Mais relevante, estes regimes abrem espaço para a formalização de petições de indivíduos, organização da sociedade civil e quaisquer outras partes interessadas.
Como temos defendido, o envolvimento de organizações da sociedade civil em ações de litigância estratégica para acelerar os processos de recuperação de ativos e apoiar as vítimas da corrupção é essencial, porque a defesa dos Direitos Humanos não pode ficar refém da morosidade dos procedimentos ou de pedidos de cooperação judicial que podem facilmente ser rejeitados.
A corrupção é tanto uma ofensa como uma violação dos Direitos Humanos e tem, como se torna evidente a cada dia que passa, um impacto transnacional.

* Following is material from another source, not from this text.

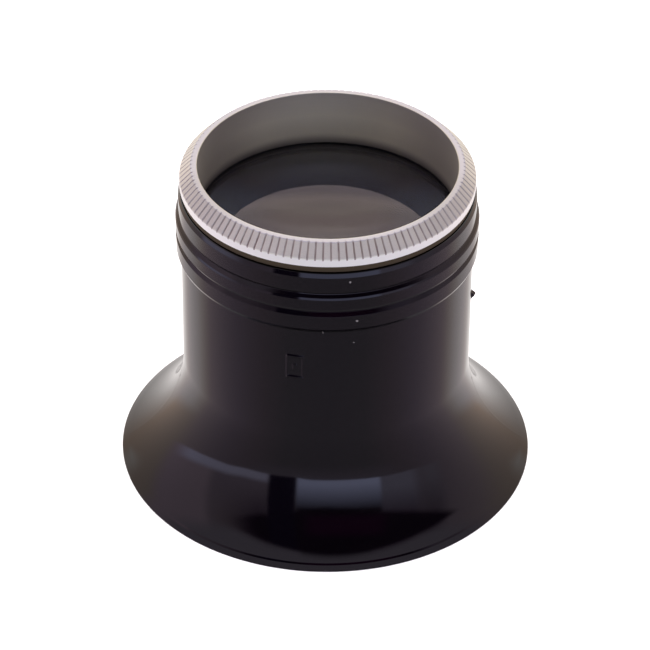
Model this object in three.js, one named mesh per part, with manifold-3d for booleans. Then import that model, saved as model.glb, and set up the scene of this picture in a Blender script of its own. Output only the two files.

Por isso é que organizações de âmbito nacional, como a TI Portugal, se envolvem cada vez mais no esforço global de luta contra a corrupção e de recuperação de ativos, denunciando a implementação deficiente de políticas de combate à corrupção, aos fluxos financeiros ilícitos e ao branqueamento de capitais em Portugal e na Europa.
Um país que está entre os cincos países mais seguros do mundo tem responsabilidades acrescidas em garantir que a violência não se eterniza noutros locais do globo, sobretudo daqueles que fazem parte da geografia de afetos de tantos portugueses, como são alguns dos países da CPLP.
Olhando para os dados do Corruption Perception Index, publicados anualmente pela Transparency International, em janeiro a pontuação da CPLP é preocupante, sobretudo considerando as revelações sobre os negócios obscuros de Isabel dos Santos e respetiva entourage que sustentou o regime de José Eduardo dos Santos durante quase quatro décadas ou os tentáculos de Teodoro Obiang, o ditador mais antigo de África, que não deixam dúvidas sobre o papel determinante dos facilitadores que Portugal impunemente exporta.
Este é um negócio muito lucrativo para quem dele beneficia diretamente, mas que se está a tornar demasiado caro para os portugueses. Veja-se, a propósito, o caso da Efacec, nacionalizada na sequência do escândalo Luanda Leaks e que se estima poderá custar mais de 300 milhões ao Estado português.
Sobretudo, é um negócio que tem sido mortal para as populações, principalmente os grupos mais vulneráveis, nesses países-irmãos.